Task goal
Repeat exactly what appears from the opening line of the listing to the line with "bed, in millimetres.", inclusive.

+ + + + +

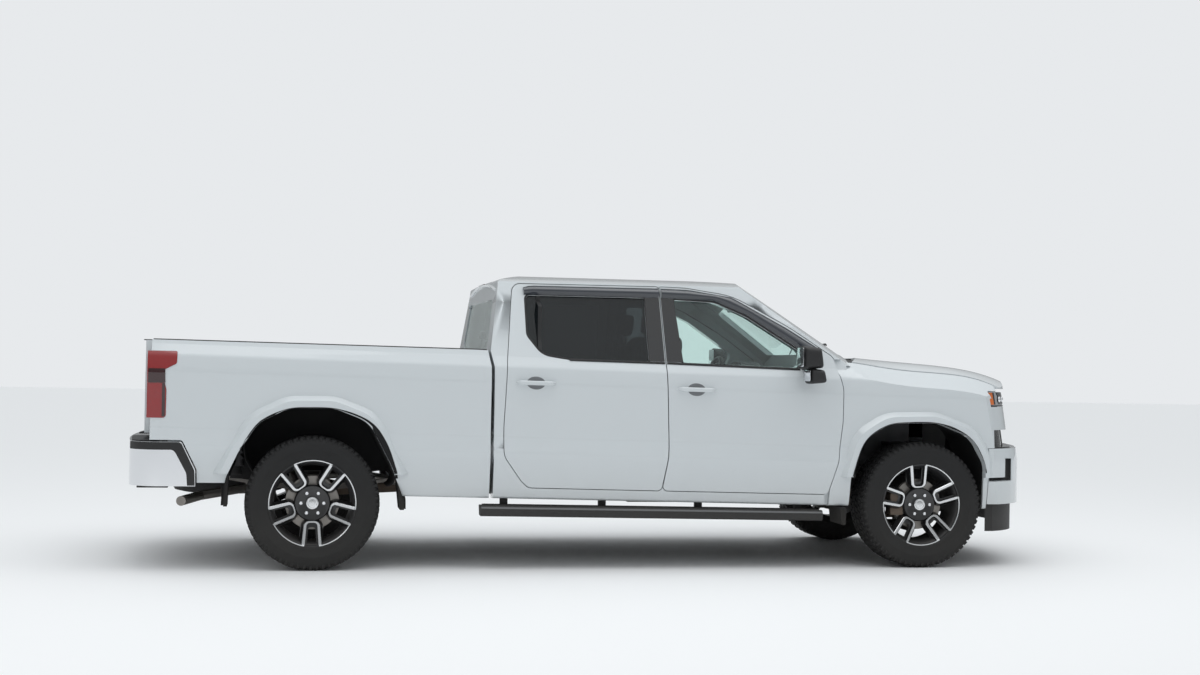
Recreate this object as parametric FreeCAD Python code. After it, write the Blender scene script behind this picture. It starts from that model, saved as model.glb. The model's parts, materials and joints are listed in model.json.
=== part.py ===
"""Crew cab pickup truck with a long load bed, in millimetres.

+X points forward, +Y to the left and +Z up. The origin lies on the ground below the centre of the
overall box. Left-hand pieces are modelled and mirrored for the right.
"""
import FreeCAD, Part
import math
import os

V = FreeCAD.Vector
ALONG_X = V(1, 0, 0)
ALONG_Y = V(0, 1, 0)
ALONG_Z = V(0, 0, 1)

# Overall size and stance
LENGTH = 6126.0
NOSE_X = LENGTH / 2
TAIL_X = -LENGTH / 2
FRONT_AXLE_X = 2083.0
REAR_AXLE_X = -1905.0
TRACK = 1742.0
RAKE = 0.0185

# Wheels
TYRE_RADIUS = 416.0
TYRE_WIDTH = 276.0
RIM_LIP_RADIUS = 272.0
RIM_WIDTH = 250.0
RIM_WALL = 9.0
SPOKES = 5
SPOKE_DISH = 34.0
POCKET_FLOOR = 32.0
# Opening between two spokes, and the blind pocket in each spoke: across, radius
WHEEL_WINDOW = ((-84, 232), (84, 232), (8, 120), (-8, 120))
SPOKE_POCKET = ((-43, 238), (43, 238), (36, 150), (28, 114), (-28, 114), (-36, 150))
DISC_RADIUS = 168.0
DISC_THICKNESS = 30.0
HUB_RADIUS = 78.0
SPINDLE_RADIUS = 28.0
SPINDLE_END = 40.0
KINGPIN_Y = 800.0

# Clearances
SHUT_GAP = 5.0
MOVING_GAP = 6.0
SEAT_GAP = 0.3

# Cab
CAB_BACK_X = -778.0
CAB_FRONT_X = 1532.0
CAB_BOTTOM = 432.0
ROOF_TOP = 1905.0
ROOF_CROWN_RADIUS = 4400.0
SIDE_WALL = 88.0
ROOF_WALL = 42.0
DOOR_SKIN = 26.0
DOOR_DEPTH = 82.0
DOOR_LAND = 40.0
GLASS = 5.0
GLASS_RECESS = 12.0
WINDSCREEN_LEAN = math.radians(32.1)
WINDSCREEN_RADIUS = 3000.0
WINDSCREEN_AT = (1752.0, 1400.0)

# Load bed
BED_FRONT_X = -804.0
BED_BACK_X = -2890.0
BED_FLOOR_Z = 885.0
BED_FLOOR_THICKNESS = 42.0
BED_RAIL_Z = 1388.0
BED_HALF_INSIDE = 907.0
RAIL_INNER_Y = 848.0
WHEELHOUSE_HALF_GAP = 643.0
TAILGATE_THICKNESS = 62.0
TAILGATE_BOTTOM = 835.0
TAILGATE_HALF = 778.0
GATE_GAP = 8.0
PIN_X = -2905.0
PIN_Z = 870.0
PIN_RADIUS = 9.0
PIN_REACH = 14.0

# Frame
RAIL_HALF_SPAN = 430.0
RAIL_WIDTH = 76.0
RAIL_WALL = 6.0

# Half section of the body side at X = 0: half width, height, corner radius
SIDE = (
    (900, 432, 0),
    (958, 436, 20),
    (972, 500, 30),
    (1003, 690, 60),
    (1006, 728, 20),
    (988, 826, 40),
    (990, 1000, 300),
    (996, 1172, 150),
    (984, 1270, 60),
    (946, 1338, 30),
    (697, 2005, 0),
)


def in_side_view(y):
    """Place (x, z) points on the plane at y."""
    return lambda u, v: V(u, y, v)


def in_end_view(x):
    """Place (y, z) points on the plane at x."""
    return lambda u, v: V(x, u, v)


def in_plan_view(z):
    """Place (x, y) points on the plane at z."""
    return lambda u, v: V(u, v, z)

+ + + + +

Response below
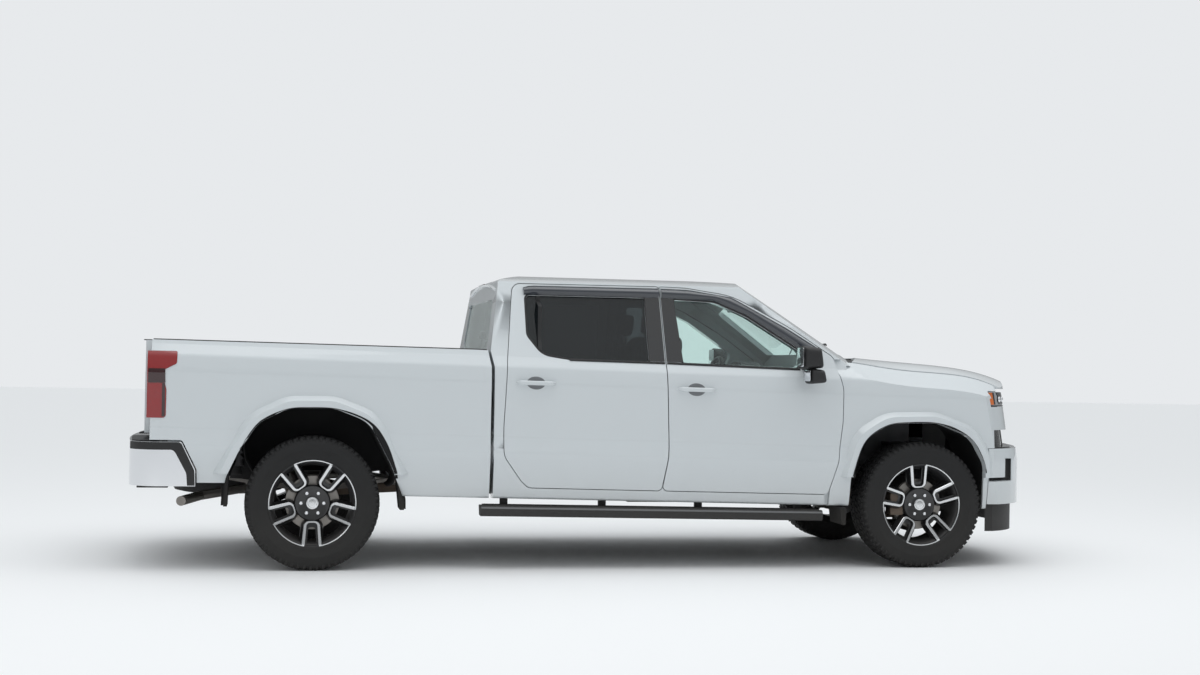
Recreate this object as parametric FreeCAD Python code. After it, write the Blender scene script behind this picture. It starts from that model, saved as model.glb. The model's parts, materials and joints are listed in model.json.
=== part.py ===
"""Crew cab pickup truck with a long load bed, in millimetres.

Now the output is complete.